For your specific case, this should work:
distinct_values=$(for dir in this_dir that_dir another_dir ; do ls -l "$dir" | wc -l ; done | uniq | wc -l)
if [ $distinct_values -eq 1 ] ; then
echo All the same
else
echo Not all the same
fi
Explanation:
ls -l "$dir" lists the files and subdirectories in the directory, one per line (omitting dot files).
Piping the output through wc -l gives you the number of files in the directory.
Doing that consecutively for each directory in the list gives you a list consisting of the number of files in each directory; if there are 7 in each, this gives 3 lines each consisting of the number 7
Piping that through uniq eliminates consecutive duplicate lines.

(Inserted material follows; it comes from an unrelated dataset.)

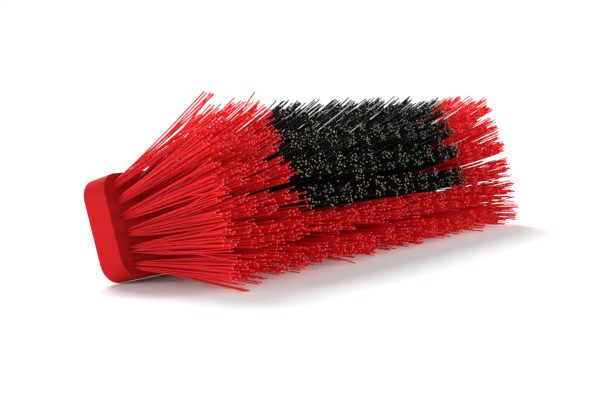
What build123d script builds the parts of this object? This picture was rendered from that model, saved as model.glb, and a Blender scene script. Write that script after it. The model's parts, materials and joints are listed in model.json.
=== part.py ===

Piping that through wc -l gives you the number of distinct lines, which will be 1 if and only if all the directories contain the same number of files.
Note that the output of the 4th stage doesn't necessarily give you the number of distinct numbers of files in the directories; uniq only removes adjacent duplicates, so if the inputs are 7 6 7, the two 7s won't be merged. But it will merge all lines into 1 only if they're all the same.
This is the power of the Unix command line: putting small tools together to do interesting and useful things. (Show me a GUI that can do that!)
For values stored in variables, replace the first line by:
distinct_values=$(echo "$this_var" "$that_var" "$another_var" | fmt -1 | uniq | wc -l)
This assumes that the values of the variables don't contain spaces.